Stored data entries
________

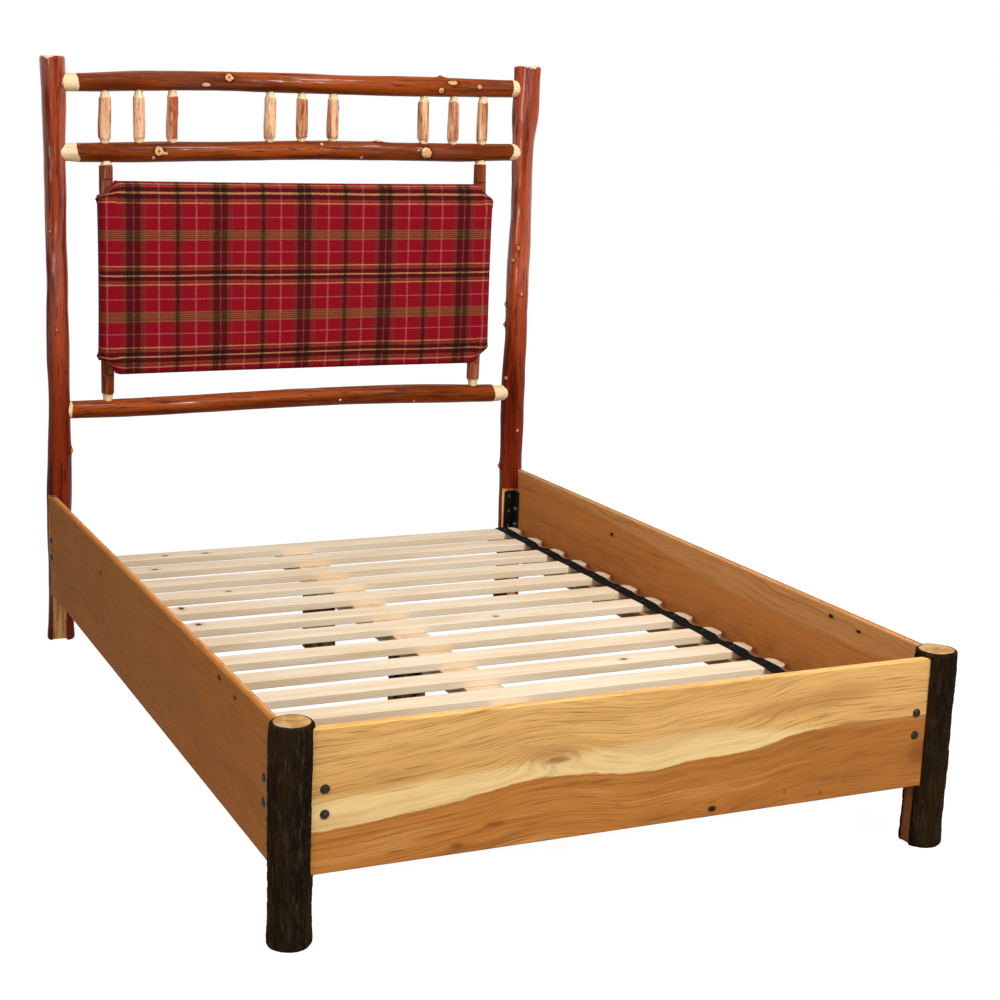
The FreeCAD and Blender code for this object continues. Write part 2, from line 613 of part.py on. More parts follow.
board = Part.Face(panel_outline(BOARD_FRONT, 0, 0)).extrude(
    Vector(0, PANEL_BOARD_THICKNESS, 0))
pocket = Part.Face(panel_outline(BOARD_FRONT, CLEARANCE, 0)).extrude(Vector(0, OVERRUN, 0))
front_edge = BOARD_FRONT - CUSHION_EDGE_DEPTH
cushion_sections = ((BOARD_BACK, CUSHION_WALL, CUSHION_DRAW_IN),
                    (BOARD_FRONT, CUSHION_WALL + CUSHION_SWELL, CUSHION_DRAW_IN),
                    (front_edge + CUSHION_ROLL, CUSHION_WALL + CUSHION_SWELL, CUSHION_DRAW_IN),
                    (front_edge + CUSHION_ROLL / 3, CUSHION_WALL - CUSHION_ROLL / 3,
                     CUSHION_DRAW_IN),
                    (front_edge, -CUSHION_ROLL, CUSHION_DRAW_IN),
                    (front_edge - CUSHION_CROWN * 2 / 3, -PANEL_HEIGHT / 6, CUSHION_DRAW_IN),
                    (front_edge - CUSHION_CROWN, -PANEL_HEIGHT / 3, CUSHION_DRAW_IN))
cushion = Part.makeLoft([panel_outline(y, grow, bend) for y, grow, bend in cushion_sections],
                        True, True)
pieces["panel_board"] = board
pieces["panel_cushion"] = cushion.cut(pocket)

panel_screw_shapes = []
screw_length = PANEL_BOARD_THICKNESS + STILE_FLAT_DISTANCE
for side, name in ((-1, "left"), (1, "right")):
    x = side * STILE_X
    bottom = LOWER_RAIL_HEIGHT + SHOULDER_GAP
    bottom += rail_surface(LOWER_RAIL_SHARES, LOWER_RAIL_BOW_SHARES, x)[0]
    top = upper_rail_height(SECOND_RAIL_HEIGHT, x) - SHOULDER_GAP
    top += rail_surface(SECOND_RAIL_SHARES, SECOND_RAIL_BOW_SHARES, x)[1]
    stile = tapered_upright(x, bottom, top, STILE_RADIUS, STILE_SHARES,
                            STILE_TENON_RADIUS, SPINDLE_TENON_DEPTH)
    hole = rod(STILE_TENON_RADIUS + CLEARANCE,
               Vector(x, HEAD_Y, bottom - SPINDLE_TENON_DEPTH - CLEARANCE),
               Vector(x, HEAD_Y, top + SPINDLE_TENON_DEPTH + CLEARANCE))
    for rail_name in ("headboard_second_rail", "headboard_lower_rail"):
        pieces[rail_name] = pieces[rail_name].cut(hole)
    reach = PANEL_HEIGHT / 2 + CUSHION_WALL + 2 * CUSHION_SWELL
    stile = stile.cut(box(x - OVERRUN, x + OVERRUN, BOARD_BACK - OVERRUN, BOARD_BACK,
                          PANEL_MIDDLE_HEIGHT - reach, PANEL_MIDDLE_HEIGHT + reach))
    for index in range(PANEL_SCREWS_PER_STILE):
        step = PANEL_HEIGHT / (PANEL_SCREWS_PER_STILE + 1)
        z = PANEL_MIDDLE_HEIGHT - PANEL_HEIGHT / 2 + step * (index + 1)
        seat = Vector(x, HEAD_Y + STILE_RADIUS / 2, z)
        length = STILE_RADIUS / 2 + STILE_FLAT_DISTANCE + PANEL_SCREW_REACH
        panel_screw_shapes.append(screw(seat, (0, -1, 0), length))
        pilot = rod(SCREW_PILOT, seat, seat - Vector(0, length + CLEARANCE, 0))
        counterbore = rod(SCREW_HEAD_RADIUS + CLEARANCE, seat, seat + Vector(0, OVERRUN, 0))
        stile = stile.cut(pilot).cut(counterbore)
        pieces["panel_board"] = pieces["panel_board"].cut(pilot)
    pieces["panel_stile_" + name] = stile
pieces["panel_screws"] = group(panel_screw_shapes)

# Ledgers along the side rails, held by long screws from their inner edges

ledger_start = FOOT_Y + FOOT_POST_RADIUS + LEDGER_END_GAP
ledger_end = RAIL_END - LEDGER_END_GAP
ledger_screw_length = LEDGER_WIDTH + LEDGER_SCREW_BITE
ledger_screw_shapes = []
for side, name in ((-1, "left"), (1, "right")):
    ledger = box(INNER_HALF - LEDGER_WIDTH, INNER_HALF, ledger_start, ledger_end,
                 LEDGER_TOP - LEDGER_THICKNESS, LEDGER_TOP)
    if side < 0:
        ledger = mirrored(ledger, across_x=True)
    rail_name = "side_rail_" + name
    step = (ledger_end - ledger_start) / LEDGER_SCREWS_PER_SIDE
    for index in range(LEDGER_SCREWS_PER_SIDE):
        y = ledger_start + step * (index + 1 / 2)
        z = LEDGER_TOP - LEDGER_THICKNESS / 2
        seat = Vector(side * (INNER_HALF - LEDGER_WIDTH), y, z)
        ledger_screw_shapes.append(screw(seat, (side, 0, 0), ledger_screw_length))
        pilot_end = seat + Vector(side * (ledger_screw_length + CLEARANCE), 0, 0)
        pilot = rod(SCREW_PILOT, seat, pilot_end)
        ledger = ledger.cut(pilot)
        pieces[rail_name] = pieces[rail_name].cut(pilot)
    pieces["ledger_" + name] = ledger
pieces["ledger_screws"] = group(ledger_screw_shapes)

# Centre beam on a cleat and two log legs

beam_left = BEAM_SHIFT - BEAM_WIDTH / 2
beam_right = BEAM_SHIFT + BEAM_WIDTH / 2
beam = box(beam_left, beam_right, PLANK_THICKNESS, BEAM_END, BEAM_BOTTOM, LEDGER_TOP)
cleat = box(beam_left, beam_right, PLANK_THICKNESS, PLANK_THICKNESS + CLEAT_DEPTH,
            BEAM_BOTTOM - CLEAT_HEIGHT, BEAM_BOTTOM)
beam_screw_shapes = []
sink = 2 * SCREW_HEAD_HEIGHT


def sunk_screw(x, y, top, length):
    """Upright screw with its head sunk below the top face, with its hole."""
    seat = Vector(x, y, top - sink)
    pilot = rod(SCREW_PILOT, seat, seat - Vector(0, 0, length + CLEARANCE))
    counterbore = rod(SCREW_HEAD_RADIUS + CLEARANCE, seat, Vector(x, y, top + OVERRUN))
    return screw(seat, (0, 0, -1), length), pilot.fuse(counterbore)


for name, place_share in (("centre_leg_front", FRONT_LEG_SHARE),
                          ("centre_leg_back", BACK_LEG_SHARE)):
    place = place_share * RAIL_END
    leg = upright_log(Vector(BEAM_SHIFT, place, 0), BEAM_BOTTOM, LEG_RADIUS, LEG_RADIUS_SHARES)
    for across in SIDES:
        shape, hole = sunk_screw(BEAM_SHIFT + across * LEG_RADIUS / 2, place, LEDGER_TOP,
                                 BEAM_SCREW_LENGTH)
        beam_screw_shapes.append(shape)
        beam = beam.cut(hole)
        leg = leg.cut(hole)
    pieces[name] = leg
for across in SIDES:
    shape, hole = sunk_screw(BEAM_SHIFT + across * BEAM_WIDTH / 4,
                             PLANK_THICKNESS + CLEAT_DEPTH / 2, LEDGER_TOP, BEAM_SCREW_LENGTH)
    beam_screw_shapes.append(shape)
    beam = beam.cut(hole)
    cleat = cleat.cut(hole)
    seat = Vector(BEAM_SHIFT + across * BEAM_WIDTH * 3 / 8, PLANK_THICKNESS + CLEAT_DEPTH,
                  BEAM_BOTTOM - CLEAT_HEIGHT / 2)
    length = CLEAT_DEPTH + PLANK_THICKNESS * 3 / 4
    beam_screw_shapes.append(screw(seat, (0, -1, 0), length))
    pilot = rod(SCREW_PILOT, seat, seat - Vector(0, length + CLEARANCE, 0))
    cleat = cleat.cut(pilot)
    footboard = footboard.cut(pilot)
pieces["footboard_plank"] = footboard
pieces["centre_beam"] = beam
pieces["beam_cleat"] = cleat
pieces["beam_screws"] = group(beam_screw_shapes)

# Slats with clipped corners, spread between the corner brackets and joined by two lengths of
# webbing stapled to their tops

slat_half = INNER_HALF - SLAT_END_GAP
strap_x = slat_half - STRAP_FROM_END - STRAP_WIDTH / 2
first_slat = RAIL_END - BRACKET_LEG - SLAT_WIDTH / 2
last_slat = FOOT_Y + FOOT_FLAT_DISTANCE + BRACKET_LEG + SLAT_WIDTH / 2
slat_pitch = (first_slat - last_slat) / (SLAT_COUNT - 1)
slat_places = []
for index in range(SLAT_COUNT):
    shift_share = SLAT_SHIFT_SHARES[index % len(SLAT_SHIFT_SHARES)]
    slat_places.append(first_slat - slat_pitch * (index - shift_share))


def draw_slat(y):
    half = SLAT_WIDTH / 2
    outline = [(-slat_half, -half + SLAT_CORNER), (-slat_half + SLAT_CORNER, -half),
               (slat_half - SLAT_CORNER, -half), (slat_half, -half + SLAT_CORNER),
               (slat_half, half - SLAT_CORNER), (slat_half - SLAT_CORNER, half),
               (-slat_half + SLAT_CORNER, half), (-slat_half, half - SLAT_CORNER)]
    points = [Vector(x, y + across, LEDGER_TOP) for x, across in outline + outline[:1]]
    board = Part.Face(Part.makePolygon(points)).extrude(Vector(0, 0, SLAT_THICKNESS))
    long_edges = [edge for edge in board.Edges if edge.BoundBox.XLength > slat_half]
    return board.makeFillet(SLAT_EDGE_RADIUS, long_edges)


def draw_staple(x, y):
    """Wire staple across the webbing, with its two legs down into the slat."""
    crown_bottom = SLAT_TOP + STRAP_THICKNESS
    wire = STAPLE_WIRE
    half = STAPLE_CROWN / 2
    shape = box(x - half, x + half, y - wire / 2, y + wire / 2, crown_bottom,
                crown_bottom + wire)
    holes = []
    for across in SIDES:
        leg_x = x + across * (half - wire / 2)
        leg = box(leg_x - wire / 2, leg_x + wire / 2, y - wire / 2, y + wire / 2,
                  crown_bottom - STAPLE_LEG, crown_bottom)
        shape = shape.fuse(leg)
        holes.append(box(leg_x - wire / 2 - CLEARANCE, leg_x + wire / 2 + CLEARANCE,
                         y - wire / 2 - CLEARANCE, y + wire / 2 + CLEARANCE,
                         crown_bottom - STAPLE_LEG - CLEARANCE, crown_bottom + wire))
    return shape.removeSplitter(), holes


strap_start = slat_places[-1] - SLAT_WIDTH / 2
strap_end = slat_places[0] + SLAT_WIDTH / 2
straps = {}
for side, name in ((-1, "left"), (1, "right")):
    straps[name] = box(side * strap_x - STRAP_WIDTH / 2, side * strap_x + STRAP_WIDTH / 2,
                       strap_start, strap_end, SLAT_TOP, SLAT_TOP + STRAP_THICKNESS)
staple_shapes = []
for index, y in enumerate(slat_places):
    slat = draw_slat(y)
    for side, name in ((-1, "left"), (1, "right")):
        shape, holes = draw_staple(side * strap_x, y)
        staple_shapes.append(shape)
        for hole in holes:
            slat = slat.cut(hole)
            straps[name] = straps[name].cut(hole)
    pieces["slat_%02d" % (index + 1)] = slat
pieces["slat_strap_left"] = straps["left"]
pieces["slat_strap_right"] = straps["right"]
pieces["strap_staples"] = group(staple_shapes)

# The origin goes on the floor at the middle of the footprint

FOOTPRINT = [pieces[name] for name in ("foot_post_left", "foot_post_right", "head_post_left",
                                       "head_post_right")]
reaches = [shape.optimalBoundingBox(False, False) for shape in FOOTPRINT]
middle_x = (min(r.XMin for r in reaches) + max(r.XMax for r in reaches)) / 2
middle_y = (min(r.YMin for r in reaches) + max(r.YMax for r in reaches)) / 2
shift = Vector(-middle_x, -middle_y, 0)

os.makedirs("parts", exist_ok=True)
for name, shape in pieces.items():
    shape.translate(shift)
    shape.exportStep(os.path.join("parts", name + ".step"))
    print(name, "solids", len(shape.Solids), "valid", shape.isValid(),
          "volume cm3", round(shape.Volume / 1000, 1))
print("pieces", len(pieces), "shift", shift)
print("deck height", SLAT_TOP, "plank top", PLANK_TOP, "slat middles",
      [round(y + shift.y, 2) for y in slat_places])
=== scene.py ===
"""Rustic log bed: peeled-log headboard, plaid panel, plank rails, bark foot posts and a slatted deck."""
import math

import bmesh
import bpy
import numpy as np
from bpy.props import FloatProperty, FloatVectorProperty, PointerProperty
from mathutils import Matrix, Vector


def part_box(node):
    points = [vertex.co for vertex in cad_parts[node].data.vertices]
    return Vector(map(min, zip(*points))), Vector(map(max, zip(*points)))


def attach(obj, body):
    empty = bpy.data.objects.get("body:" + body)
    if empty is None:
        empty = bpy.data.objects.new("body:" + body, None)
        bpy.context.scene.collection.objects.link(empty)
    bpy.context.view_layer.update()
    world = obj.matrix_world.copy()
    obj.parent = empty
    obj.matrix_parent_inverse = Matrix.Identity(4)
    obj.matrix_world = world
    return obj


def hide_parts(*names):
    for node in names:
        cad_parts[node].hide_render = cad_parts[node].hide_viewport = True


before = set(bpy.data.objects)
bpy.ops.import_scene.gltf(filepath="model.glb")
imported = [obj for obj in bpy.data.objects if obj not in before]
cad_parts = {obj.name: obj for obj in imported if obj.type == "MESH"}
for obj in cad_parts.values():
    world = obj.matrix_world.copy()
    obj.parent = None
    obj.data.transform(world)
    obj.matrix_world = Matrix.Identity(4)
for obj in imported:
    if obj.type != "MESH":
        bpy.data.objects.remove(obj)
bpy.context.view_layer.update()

bl_info = {
    "name": "Rustic Log Bed",
    "version": (1, 0, 0),
    "blender": (4, 5, 0),
    "location": "View3D > Sidebar > Log Bed",
    "description": "Builds a rustic log bed piece by piece and finishes its woods, cloth and metal",
    "category": "Object",
}

# Places of the pieces, in metres
HEAD_X = 0.685
HEAD_Y = 0.97841
FOOT_X = 0.691
FOOT_Y = -0.97609
RAIL_LEVELS = {"top": 1.515, "second": 1.335, "lower": 0.638}
UPPER_RAIL_RISE = 0.020
PLANK_TOP = 0.405
PLANK_BOTTOM = 0.133
PLANK_HEIGHT = PLANK_TOP - PLANK_BOTTOM
RAIL_FOOT_REACH = 0.946
RAIL_LENGTH = 1.911
RAIL_OUTER_FACE = 0.714
FOOTBOARD_HALF = 0.661
FOOTBOARD_OUTER_FACE = 0.99909
SLAT_COUNT = 14
SLAT_TOP = 0.234
PANEL_HEIGHT = 0.995
PANEL_BACK = 0.96591

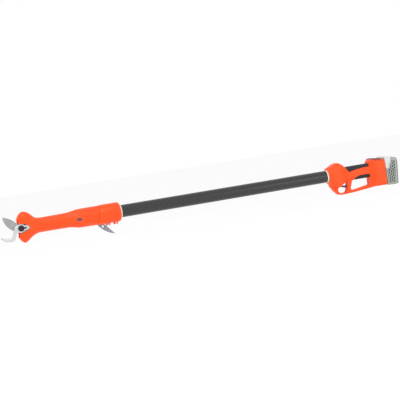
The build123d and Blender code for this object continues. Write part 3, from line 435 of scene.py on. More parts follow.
def carbon_twill():
    """Carbon twill under clear coat: two over, two under, read from the tube's own tow grid; the over tows are
    painted lighter and the under tows darker, as lit and shaded fibre.
    """
    pole = bpy.context.scene.pruner_pole
    finish = Finish("carbon_twill", specular=0.3, coat=0.3, coat_roughness=0.2)
    grid = finish.tree.nodes.new("ShaderNodeUVMap")
    grid.uv_map = "tows"
    split = finish.tree.nodes.new("ShaderNodeSeparateXYZ")
    finish.link(grid.outputs["UV"], split, "Vector")
    across, along = split.outputs["X"], split.outputs["Y"]
    step = finish.math("ADD", finish.math("FLOOR", across), finish.math("FLOOR", along))
    over = finish.math("LESS_THAN", finish.math("MODULO", step, 4.0), 2.0)
    warp_crown = finish.math("SINE", finish.math("MULTIPLY", finish.math("FRACT", across), math.pi))
    weft_crown = finish.math("SINE", finish.math("MULTIPLY", finish.math("FRACT", along), math.pi))
    under = finish.math("SUBTRACT", 1.0, over)
    crown = finish.math(
        "ADD", finish.math("MULTIPLY", warp_crown, over), finish.math("MULTIPLY", weft_crown, under)
    )
    fibre = finish.noise(1.0, 4.0, vector=finish.stretched((240.0, 2600.0, 2600.0)))
    # Painted light and shade: the tows that pass over get the light colour, as fibre catching the light, and
    # the tows that pass under get the dark colour, as fibre turned from it.
    light = finish.tones(fibre, [(0.3, shade(pole.carbon_light, 0.75)), (0.7, tuple(pole.carbon_light))])
    dark = finish.tones(fibre, [(0.3, tuple(pole.carbon_dark)), (0.7, shade(pole.carbon_dark, 1.9))])
    finish.colour(finish.blend(over, dark, light))
    finish.roughness(finish.spread(crown, 0.5, 0.3, 0.0, 1.0))
    finish.bump(crown, 0.00012, 0.5)
    return finish.material


def plate_paint():
    """Satin grey coating of the branch hook, with small rubbed patches."""
    finish = Finish("plate_paint", metallic=0.6, specular=0.5)
    rub = finish.noise(130.0, 6.0)
    coat, worn, bare = (0.21, 0.215, 0.24), (0.28, 0.285, 0.31), (0.42, 0.42, 0.44)
    finish.colour(finish.tones(rub, [(0.35, coat), (0.62, worn), (0.75, bare)]))
    finish.roughness(finish.spread(rub, 0.52, 0.34))
    finish.bump(finish.noise(1600.0, 2.0), 0.00003, 0.5)
    return finish.material


def solder_mask():
    """Green solder mask over faint copper runs."""
    finish = Finish("solder_mask", specular=0.5, coat=0.4)
    runs = finish.tree.nodes.new("ShaderNodeTexBrick")
    runs.inputs["Scale"].default_value = 260.0
    runs.inputs["Mortar Size"].default_value = 0.09
    runs.inputs["Color1"].default_value = (0.012, 0.10, 0.035, 1.0)
    runs.inputs["Color2"].default_value = (0.014, 0.12, 0.045, 1.0)
    runs.inputs["Mortar"].default_value = (0.03, 0.19, 0.07, 1.0)
    finish.link(finish.coordinates, runs, "Vector")
    finish.colour(runs.outputs["Color"])
    finish.roughness(finish.spread(finish.noise(300.0), 0.28, 0.4))
    finish.bump(runs.outputs["Fac"], 0.00003, 0.5)
    return finish.material


def battery_plastic():
    """Grey-green battery plastic, with painted shade: black down inside the vents, where shade falls."""
    battery = bpy.context.scene.pruner_battery
    low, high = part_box("battery_case")
    finish = Finish("battery_plastic", specular=0.4)
    cloud = finish.noise(26.0)
    skin = finish.tones(cloud, [(0.3, shade(battery.grey, 0.9)), (0.7, shade(battery.grey, 1.08))])
    split = finish.tree.nodes.new("ShaderNodeSeparateXYZ")
    finish.link(finish.coordinates, split, "Vector")
    width = finish.math("ABSOLUTE", split.outputs["Y"])
    # Painted shade: the floors and lower walls of the vents, a little over a millimetre below the face, are
    # coloured near black.
    floor_of_vent = high[1] - 0.45 * MM
    deep = finish.spread(width, 1.0, 0.0, floor_of_vent - 0.6 * MM, floor_of_vent)
    inside = finish.math("GREATER_THAN", width, high[1] - 1.8 * MM)
    dark = finish.tones(cloud, [(0.3, (0.012, 0.013, 0.012)), (0.7, (0.022, 0.023, 0.022))])
    finish.colour(finish.blend(finish.math("MULTIPLY", deep, inside), skin, dark))
    finish.roughness(finish.spread(finish.noise(70.0, 5.0), 0.42, 0.56))
    finish.bump(finish.cells(1300.0), 0.00004, 0.5)
    return finish.material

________

Your objective |
Spot every line that holds "True" and copy it.

Written answer |
                        True, True)
        ledger = mirrored(ledger, across_x=True)
os.makedirs("parts", exist_ok=True)
        cad_parts[node].hide_render = cad_parts[node].hide_viewport = True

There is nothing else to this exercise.